▶ WHAT TO DO:
Bring together all lines of the material below that contain the string "imported".

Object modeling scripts
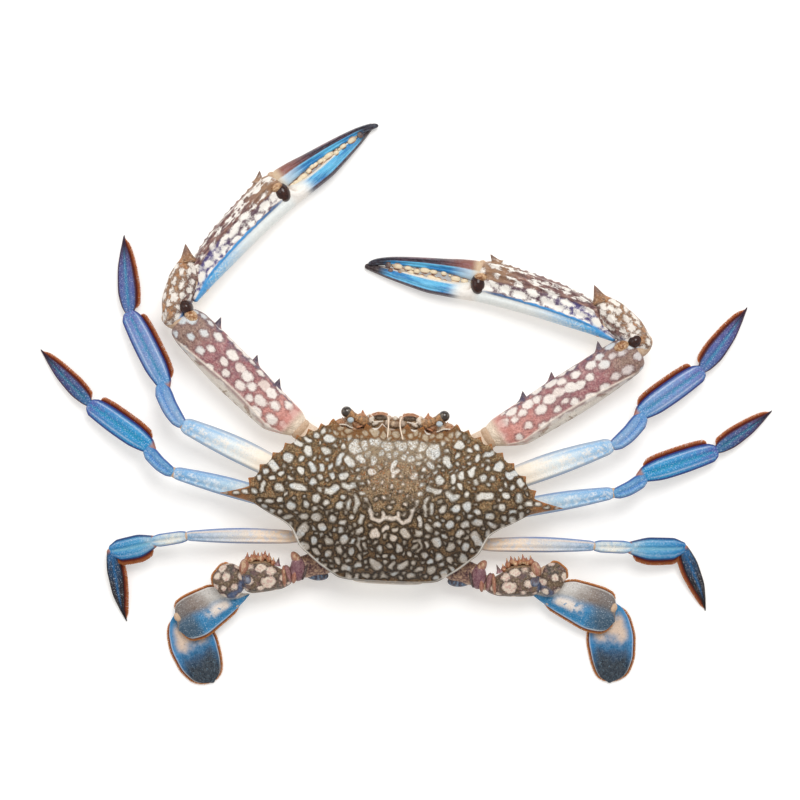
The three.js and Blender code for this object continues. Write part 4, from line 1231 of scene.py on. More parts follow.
# Ridges, and grooves with a height below 0, on the right half: points, half width and height.
SHELL_LINES = [
    ([(30, 24), (25, 13), (17, 5), (12.4, -1.5), (12, -6)], 1.5, -0.75),
    ([(12, -6), (10.2, -13), (12.6, -20), (17, -26)], 1.3, -0.6),
    ([(1.5, 13), (8, 17), (15, 20)], 0.6, -0.3),
    ([(0, -22), (9, -23.4), (18, -23)], 1.5, -0.35),
    ([(66, 0), (55, 4.6), (44, 8.2), (33, 9), (27, 6.4)], 1.1, 0.55),
    ([(3, 19.5), (12, 20.5), (19, 18)], 1.0, 0.3),
    ([(24, 24.6), (33, 20), (40, 18)], 1.0, 0.25),
]
RIM_HALF = 0.75
TEETH_START = 0.84
GROUND_HALF_GAP = 0.55
MARK_REACH, MARK_TRIES = 5, 9000
MARGIN_STEPS, FINE_STEPS = 4000, 12000
HALF_ROUND = 430
TOP_RINGS, EDGE_RINGS, UNDER_RINGS = 80, 4, 14


def margin_reach():
    """Directions from the shell's middle round its right half, front to back, with the smooth
    margin's distance and how far the teeth and the side spine stand past it."""
    line = along_path(np.array(MARGIN, float), np.linspace(0, 1, MARGIN_STEPS))
    angle = np.arctan2(line[:, 1] - MIDDLE_Y, line[:, 0])
    reach = np.hypot(line[:, 0], line[:, 1] - MIDDLE_Y)
    fine = np.linspace(np.pi / 2, -np.pi / 2, FINE_STEPS)
    base = np.interp(fine, angle[::-1], reach[::-1])
    extra = np.zeros_like(fine)

    def add_tooth(tip_x, tip_y, ahead, behind, power):
        tip_angle = np.arctan2(tip_y - MIDDLE_Y, tip_x)
        tip_reach = np.hypot(tip_x, tip_y - MIDDLE_Y)
        past = tip_reach - np.interp(-tip_angle, -fine, base)
        aside = (fine - tip_angle) * tip_reach
        share = np.where(aside > 0, 1 - aside / ahead, 1 + aside / behind)
        np.maximum(extra, past * np.clip(share, 0, 1) ** power, out=extra)

    for x, y, half_width in FRONT_TEETH:
        add_tooth(x, y, half_width, half_width, FRONT_TOOTH_POWER)
    for degrees in TOOTH_ANGLES:
        turn = radians(degrees)
        x, y = ARC_CENTRE[0] + TOOTH_TIP * np.cos(turn), ARC_CENTRE[1] + TOOTH_TIP * np.sin(turn)
        add_tooth(x, y, *SIDE_TOOTH)
    add_tooth(*SPINE_TIP, *SPINE_TOOTH)
    x, y = (base + extra) * np.cos(fine), MIDDLE_Y + (base + extra) * np.sin(fine)
    outer_steps = np.hypot(np.diff(x), np.diff(y))
    inner_steps = np.hypot(np.diff(base), base[1:] * np.diff(fine))
    # Corners are spread evenly along the toothed margin, with a share for the smooth one.
    walked = np.concatenate([[0], np.cumsum(outer_steps + 0.35 * inner_steps)])
    wanted = np.interp(np.linspace(0, walked[-1], HALF_ROUND + 1), walked, fine)
    return wanted, np.interp(-wanted, -fine, base), np.interp(-wanted, -fine, extra)


def rim_height(y):
    share = y / EDGE_REACH
    return RIM + np.where(share > 0, FRONT_LIFT, -REAR_DROP) * share * share


def shell_relief(x, y):
    """How much the top of the shell rises or dips from its plain dome."""
    x = np.abs(x)
    total = 0.12 * ripple(x, y, 9, 3) + 0.05 * ripple(x, y, 3.1, 5)
    for middle_x, middle_y, wide, long, high in SHELL_BUMPS:
        total = total + high * hump(x, middle_x, wide) * hump(y, middle_y, long)
    for points, half, high in SHELL_LINES:
        total = total + high * hump(line_distance(x, y, points), 0, half)
    return total


def shell_marks(x, y):
    """Distance to the nearest pale mark's edge, with a dark gap kept between marks, and that mark's
    own random number."""
    dice = np.random.default_rng(11)
    warp_x = x + 0.4 * ripple(x, y, 5.5, 1) + 0.25 * ripple(x, y, 2.3, 6)
    warp_y = y + 0.4 * ripple(x, y, 5.5, 2) + 0.25 * ripple(x, y, 2.3, 8)
    nearest, second, chance = np.full(len(x), NO_SPOT), np.full(len(x), NO_SPOT), np.zeros(len(x))

    def lay(lines, half, side):
        lines = [[(side * px, py) for px, py in points] for points in lines]
        reach = half + MARK_REACH
        xs, ys = zip(*[point for points in lines for point in points])
        near = np.flatnonzero(
            (warp_x > min(xs) - reach) & (warp_x < max(xs) + reach)
            & (warp_y > min(ys) - reach) & (warp_y < max(ys) + reach)
        )
        distances = [line_distance(warp_x[near], warp_y[near], points) for points in lines]
        edge = np.min(distances, axis=0) - half
        closer = edge < nearest[near]
        second[near] = np.where(closer, nearest[near], np.minimum(second[near], edge))
        chance[near] = np.where(closer, dice.uniform(), chance[near])
        nearest[near] = np.minimum(edge, nearest[near])

    laid = []

    def capsule(px, py, long, wide, degrees, side):
        turn, half = radians(degrees), max(long - wide, 0.05) / 2
        dx, dy = half * np.cos(turn), half * np.sin(turn)
        lay([[(px - dx, py - dy), (px + dx, py + dy)]], wide / 2, side)

    for px, py, long, wide, degrees in MARKS:
        laid.append((px, py, (long + wide) / 4))
        for side in (1, -1):
            drift = dice.uniform(-0.7, 0.7, 2)
            grown = dice.uniform(0.98, 1.14)
            capsule(px + drift[0], py + drift[1], long * grown, wide * grown, degrees, side)
    laid.extend((px, py, half) for points, half in WINDING_MARKS for px, py in points)
    for points, half in WINDING_MARKS:
        if points[0][0] > 4:
            lay([points], half, 1)
            lay([points], half, -1)
    middle_marks = [points for points, half in WINDING_MARKS if points[0][0] <= 4]
    rear_marks = [points for points in middle_marks if points[0][1] < 0]
    mirrored = [[(-px, 0.9 * py - 0.6) for px, py in points] for points in rear_marks]
    lay(rear_marks + mirrored, 1.05, 1)
    lay([points for points in middle_marks if points[0][1] > 0], 1.2, 1)
    # Smaller marks fill the room that is left, closest together at the back and scarce in the middle.
    margin = np.array(MARGIN, float)
    margin_turn = -np.arctan2(margin[:, 1] - MIDDLE_Y, margin[:, 0])
    margin_far = np.hypot(margin[:, 0], margin[:, 1] - MIDDLE_Y)
    laid += [(-px, py, size) for px, py, size in laid]
    for _ in range(MARK_TRIES):
        px, py = dice.uniform(-68, 68), dice.uniform(-35, 31)
        far = np.interp(-np.arctan2(py - MIDDLE_Y, abs(px)), margin_turn, margin_far)
        if hypot(px, py - MIDDLE_Y) > far - 1.0:
            continue
        middle = hypot(px / 11, (py - 7) / 13) < 1
        strip = py > 27
        radius = dice.uniform(0.6, 1.3) if middle else dice.uniform(0.9, 1.5 if strip else 2.1)
        if middle and dice.uniform() < 0.9:
            continue
        spare = min(hypot(px - ox, py - oy) - size for ox, oy, size in laid)
        radius = min(radius, spare - (0.45 if strip else 0.8 if py < -10 else 1.0))
        if radius < 0.6:
            continue
        laid.append((px, py, radius))
        capsule(px, py, 2 * radius * dice.uniform(1.0, 1.7), 2 * radius, dice.uniform(0, 180), 1)
    return np.maximum(nearest, GROUND_HALF_GAP - (second - nearest) / 2), chance


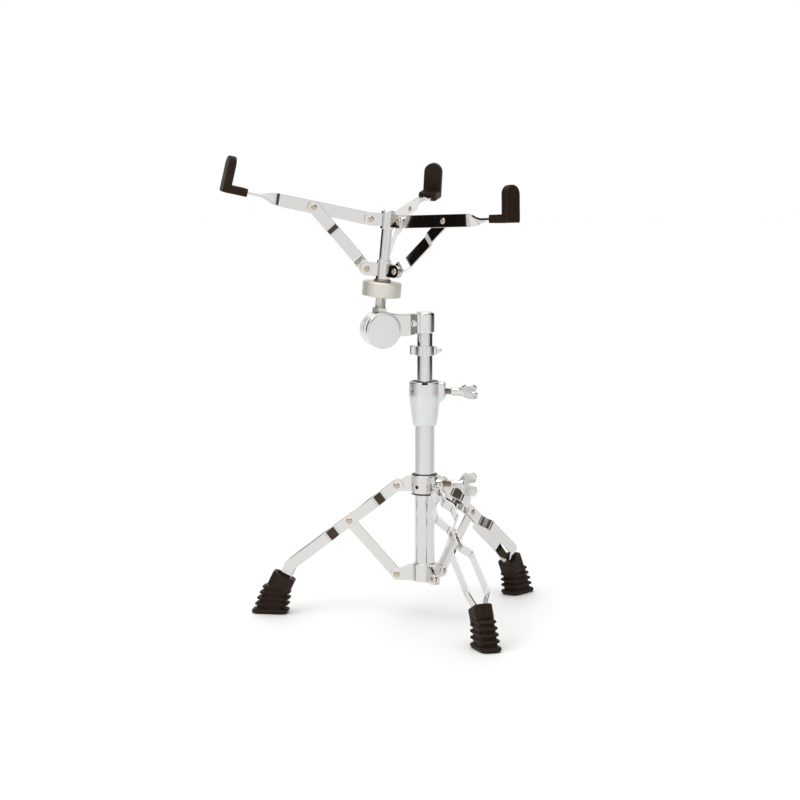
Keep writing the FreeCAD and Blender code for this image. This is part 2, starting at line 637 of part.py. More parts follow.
def make_basket_nut():
    body = Part.makeCylinder(NUT_R, NUT_H[1] - NUT_H[0], V(0, 0, NUT_H[0]))
    rims = [e for e in body.Edges if len(e.Vertexes) == 1 and e.Curve.Radius > NUT_R - 1]
    body = body.makeFillet(1.5, rims)
    return body.cut(Part.makeCylinder(ROD_R + RUN, 60.0, V(0, 0, NUT_H[0] - 10)))


def make_hub_washer():
    return tube(HUB_R + 1.6, ROD_R + SIDE, NUT_H[1] + 0.3, LOWER_HUB_H[0])


def make_hub(span, pivot_h, bore):
    """Sleeve with a pair of round-ended cheeks for each arm."""
    parts = [Part.makeCylinder(HUB_R, span[1] - span[0], V(0, 0, span[0]))]
    inner = ARM_T / 2 + SIDE
    for azimuth in BASKET_AZ:
        for side in (1, -1):
            y0, y1 = sorted((side * inner, side * (inner + CHEEK_T)))
            cheek = rounded_ear(5.0, HUB_PIVOT_R, pivot_h, CHEEK_H, y0, y1)
            cheek = cheek.cut(pivot_hole(HUB_PIVOT_R, pivot_h, radius=RIVET_R))
            parts.append(turned(cheek, azimuth))
    hub = fused(parts)
    return hub.cut(Part.makeCylinder(bore, span[1] - span[0] + 20, V(0, 0, span[0] - 10)))


def make_hub_rivets(pivot_h):
    half = ARM_T / 2 + SIDE + CHEEK_T
    return Part.makeCompound([turned(pivot_pin(HUB_PIVOT_R, pivot_h, half), azimuth) for azimuth in BASKET_AZ])


def arm_point(distance):
    angle = math.radians(ARM_SLOPE)
    return (HUB_PIVOT_R + distance * math.cos(angle), UPPER_PIVOT_H + distance * math.sin(angle))


def twist_end():
    x, z = arm_point(ARM_FLAT)
    angle = math.radians(TWIST_SLOPE)
    return (x + ARM_TWIST * math.cos(angle), z + ARM_TWIST * math.sin(angle))


def make_arm():
    """Flat strap on edge, a quarter twist, then a flat end that the rubber tip slips over."""
    half = ARM_W / 2
    strap = box(0, ARM_FLAT, -ARM_T / 2, ARM_T / 2, -half, half)
    strap = strap.fuse(cyl(half, V(0, -ARM_T / 2, 0), V(0, ARM_T / 2, 0)))
    strap = strap.cut(pivot_hole(0, 0))
    strap = strap.cut(pivot_hole(ARM_PIVOT, 0, radius=RIVET_R))
    strap = moved(turned(strap, -ARM_SLOPE, Y_AXIS), HUB_PIVOT_R, 0, UPPER_PIVOT_H)
    start = arm_point(ARM_FLAT)
    end = twist_end()
    wires = []
    steps = 8
    for i in range(steps + 1):
        share = i / steps
        roll = 90.0 * (3 * share ** 2 - 2 * share ** 3)
        tilt = ARM_SLOPE + (TIP_SLOPE - ARM_SLOPE) * share
        loop = [V(0, y, z) for y, z in ((-ARM_T / 2, -half), (ARM_T / 2, -half), (ARM_T / 2, half),
                                       (-ARM_T / 2, half))]
        wire = turned(turned(Part.makePolygon(loop + [loop[0]]), roll, X_AXIS), -tilt, Y_AXIS)
        wires.append(moved(wire, start[0] + (end[0] - start[0]) * share, 0,
                           start[1] + (end[1] - start[1]) * share))
    twist = Part.makeLoft(wires, True, True)
    flat = box(0, ARM_END, -half, half, -ARM_T / 2, ARM_T / 2)
    flat = moved(turned(flat, -TIP_SLOPE, Y_AXIS), end[0], 0, end[1])
    return fused([strap, twist, flat])


def make_arm_rivet():
    """The arm's half of the brace rivet: domed head on the clockwise face."""
    x, z = arm_point(ARM_PIVOT)
    half = ARM_T / 2
    shank = cyl(RIVET_R, V(x, -half, z), V(x, half, z))
    return shank.fuse(dome(RIVET_HEAD_R, RIVET_HEAD_H, V(x, -half, z), V(0, -1, 0)))


def make_tip(arm):
    """Rubber L: a leg over the arm's flat end and an arched wall that holds the drum hoop."""
    x, z = twist_end()
    end = TIP_START + TIP_LEG
    half = TIP_W / 2
    leg = box(TIP_START, end, -half, half, -TIP_THICK / 2, TIP_THICK / 2)
    wall_x = end - TIP_THICK
    wall = box(wall_x, end, -half, half, -TIP_THICK / 2, TIP_WALL_H - TIP_THICK / 2 - half)
    arch_z = TIP_WALL_H - TIP_THICK / 2 - half
    arch = cyl(half, V(wall_x, 0, arch_z), V(wall_x + TIP_THICK, 0, arch_z))
    tip = fused([leg, wall, arch])
    tip = moved(turned(tip, -TIP_SLOPE, Y_AXIS), x, 0, z)
    return tip.cut(arm)


def make_strut():
    """Basket brace: centred at the lower hub, stepped out to lie beside the arm at its rivet."""
    x0, z0 = HUB_PIVOT_R, LOWER_PIVOT_H
    x1, z1 = arm_point(ARM_PIVOT)
    length = math.hypot(x1 - x0, z1 - z0)
    half = STRUT_W / 2
    bow = STRUT_SIDE + STRUT_BOW
    path = ((-half, 0), (11.0, 0), (21.0, bow), (length - 42.0, bow), (length - 30.0, STRUT_SIDE),
            (length + half, STRUT_SIDE))
    outline = fused([box(0, length, -3, 15, -half, half)]
                    + [cyl(half, V(x, -3, 0), V(x, 15, 0)) for x in (0, length)])
    strut = ribbon(path, STRUT_T, STRUT_W + 4).common(outline).cut(pivot_hole(0, 0))
    outer = STRUT_SIDE + STRUT_T / 2
    strut = strut.fuse(dome(RIVET_HEAD_R, RIVET_HEAD_H, V(length, outer, 0), V(0, 1, 0)))
    slope = math.degrees(math.atan2(z1 - z0, x1 - x0))
    return moved(turned(strut, -slope, Y_AXIS), x0, 0, z0)


# ---------- write every node ----------
save("main_tube", make_main_tube())
save("tube_plug", make_tube_plug())
save("height_clamp", make_height_clamp())
save("clamp_bush", make_clamp_bush())
save("clamp_wing_bolt", make_wing_screw(12.3, CLAMP_SCREW_Z, CLAMP_WING_ROLL))
save("upper_tube", make_upper_tube())
save("leg_collar", make_leg_collar())
save("leg_collar_liner", make_leg_collar_liner())
save("leg_wing_bolt", make_wing_screw(12.9, LEG_SCREW_Z, LEG_WING_ROLL))
save("brace_collar", make_brace_collar())
save("brace_collar_rivets", make_brace_collar_rivets())

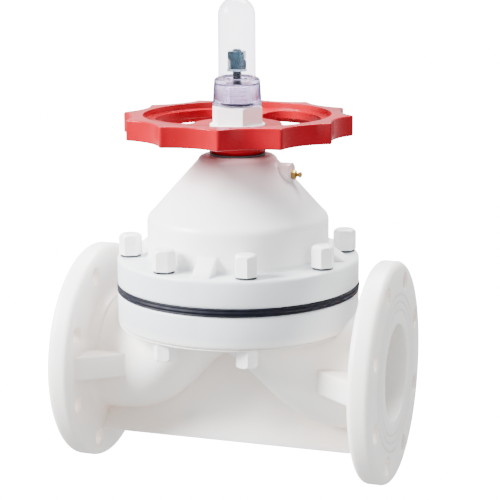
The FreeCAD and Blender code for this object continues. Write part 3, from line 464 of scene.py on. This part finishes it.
# Under the seat's edge runs a thin lip, where the mould's halves meet. It is the body's own
# plastic, left standing a millimetre or two proud with a fine groove over it.
seat_depth = 0.0326
seat_foot = seat - seat_depth
lip_inside = 0.1205
lip = turned("seat_lip", [
    (lip_inside, seat_foot + 0.0004), (lip_inside, seat_foot - 0.0014),
    (0.1212, seat_foot - 0.0020), (0.1245, seat_foot - 0.0020), (0.1251, seat_foot - 0.0015),
    (0.1250, seat_foot - 0.0009), (0.1228, seat_foot - 0.0007), (0.1222, seat_foot + 0.0004),
    (lip_inside, seat_foot + 0.0004)], steps=160, angle=50.0)
wear(lip, body_plastic, "valve", "body_plastic")

# The bonnet is a second moulding, a dome with a bolting rim and a narrow neck. It is the same
# plastic with less warmth in it. Light and shade are painted on it: painted shade under the
# wheel, painted light on the low part of the dome, painted red bounce light with painted shade
# at the neck, and a painted darker, cooler shade on the bolting rim.
bonnet_plastic = milky("natural_bonnet_plastic", (0.87, 0.855, 0.86), (0.83, 0.815, 0.825),
                       0.006, 0.004)
bonnet_tree = bonnet_plastic.node_tree
bonnet_shader = bonnet_tree.nodes["Principled BSDF"]
bonnet_low, bonnet_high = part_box("bonnet")
painted_lower_dome_light = (0.960, 0.950, 0.955)
painted_shade_under_wheel = (0.70, 0.63, 0.645)
painted_red_bounce_light = (0.50, 0.27, 0.29)
painted_cool_bonnet_rim_shade = (0.68, 0.72, 0.755)
# Painted shade under the wheel, deepest where a place lies most closed in under it.
under_wheel_shade_mask = recess_shade_mask(bonnet_tree, 0.11, 0.1, 0.9, alone=False)
tint(bonnet_tree, bonnet_shader, under_wheel_shade_mask, painted_shade_under_wheel)
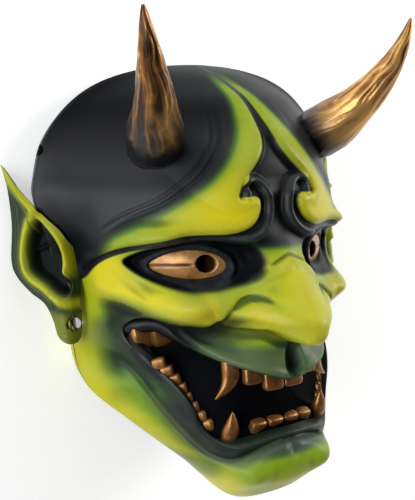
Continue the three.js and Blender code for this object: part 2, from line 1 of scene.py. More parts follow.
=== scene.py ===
import bpy
import numpy as np
from mathutils import Matrix, Vector


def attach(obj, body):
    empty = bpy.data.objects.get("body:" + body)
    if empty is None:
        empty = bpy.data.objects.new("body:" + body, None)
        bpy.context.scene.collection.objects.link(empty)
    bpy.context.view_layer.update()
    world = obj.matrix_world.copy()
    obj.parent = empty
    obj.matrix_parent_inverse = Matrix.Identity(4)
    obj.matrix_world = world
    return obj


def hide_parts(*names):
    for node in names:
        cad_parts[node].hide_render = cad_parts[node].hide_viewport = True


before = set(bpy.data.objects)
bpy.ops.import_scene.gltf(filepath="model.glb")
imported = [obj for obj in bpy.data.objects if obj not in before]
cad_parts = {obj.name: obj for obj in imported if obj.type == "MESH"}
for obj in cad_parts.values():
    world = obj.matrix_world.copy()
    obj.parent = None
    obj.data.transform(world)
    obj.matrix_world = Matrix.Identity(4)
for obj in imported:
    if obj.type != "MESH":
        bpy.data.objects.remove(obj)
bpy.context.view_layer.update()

mm = 0.001
white = (1.0, 1.0, 1.0)
otherSide = np.array([-1, 1, 1])  # turns a point of the left half into one of the right half

# The mask lies on its back on the floor, and the camera looks down on it.
# Shapes are in millimetres: X to the mask's left, Y to the crown, Z out of the face.

camera = {
    "place": (-0.26893, 0.09004, 0.44234),
    "right": (0.83707, -0.01546, 0.54688),
    "up": (0.10867, 0.98438, -0.13850),
    "lens": 61.5, "pictureSide": 36.0,  # mm, along the picture's long side
    "clip": (0.02, 20.0),
}

studio = {
    "floorSize": 6.0,
    "floorDrop": 0.0004,
    "floorColour": (0.93, 0.93, 0.925), "floorGlow": 0.45,  # the floor is a light table
    "floorRoughness": 0.9, "cloudScale": 3, "cloudTone": 0.985,  # faint clouds in its tone
    # The sky's brightness along an axis: start and end of the change, brightness before and after it.
    "sky": [("Z", 0.3, 0.75, 1.0, 0.1), ("Y", -0.5, 0.0, 0.55, 1.0)],
    # name, place, target, size, watts, colour
    "lights": [
        ("keyLight", (1.1, 0.5, 0.7), (0.0, 0.0, 0.06), 0.7, 9.5, (1.0, 0.99, 0.97)),
        ("sideLight", (-1.15, 0.1, 0.55), (0.0, 0.0, 0.05), 0.9, 9.0, (0.94, 0.97, 1.0)),
        ("crownLight", (0.0, 1.1, 0.6), (0.0, 0.05, 0.06), 0.6, 1.5, (0.92, 0.96, 1.0)),
    ],
}


# Nodes.

def feed(tree, node, inputs):
    # By a socket's name or number: an output is linked, a colour gets its alpha, a number is set as it is.
    for key, value in inputs.items():
        if isinstance(value, bpy.types.NodeSocket):
            tree.links.new(value, node.inputs[key])
        else:
            node.inputs[key].default_value = (*value, 1.0) if isinstance(value, tuple) else value


def newNode(tree, kind, place, inputs=None, **settings):
    node = tree.nodes.new(kind)
    node.location = place
    for key, value in settings.items():
        setattr(node, key, value)
    feed(tree, node, inputs or {})
    return node


def mathNode(tree, operation, place, *values, clamp=False):
    inputs = dict(enumerate(values))
    return newNode(tree, "ShaderNodeMath", place, inputs, operation=operation, use_clamp=clamp).outputs[0]


def smoothStep(tree, place, inputs):
    # The value runs smoothly from one level to another between two places, from 0 to 1 where none are given.
    return newNode(tree, "ShaderNodeMapRange", place, inputs, interpolation_type="SMOOTHSTEP").outputs["Result"]


def mixColour(tree, place, share, first, second):
    return newNode(tree, "ShaderNodeMix", place, {0: share, 6: first, 7: second}, data_type="RGBA").outputs[2]


def noiseOn(tree, place, vector, scale, detail, roughness=0.55):
    inputs = {"Vector": vector, "Scale": scale, "Detail": detail, "Roughness": roughness}
    return newNode(tree, "ShaderNodeTexNoise", place, inputs).outputs["Fac"]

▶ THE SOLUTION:
imported = [obj for obj in bpy.data.objects if obj not in before]
cad_parts = {obj.name: obj for obj in imported if obj.type == "MESH"}
for obj in imported:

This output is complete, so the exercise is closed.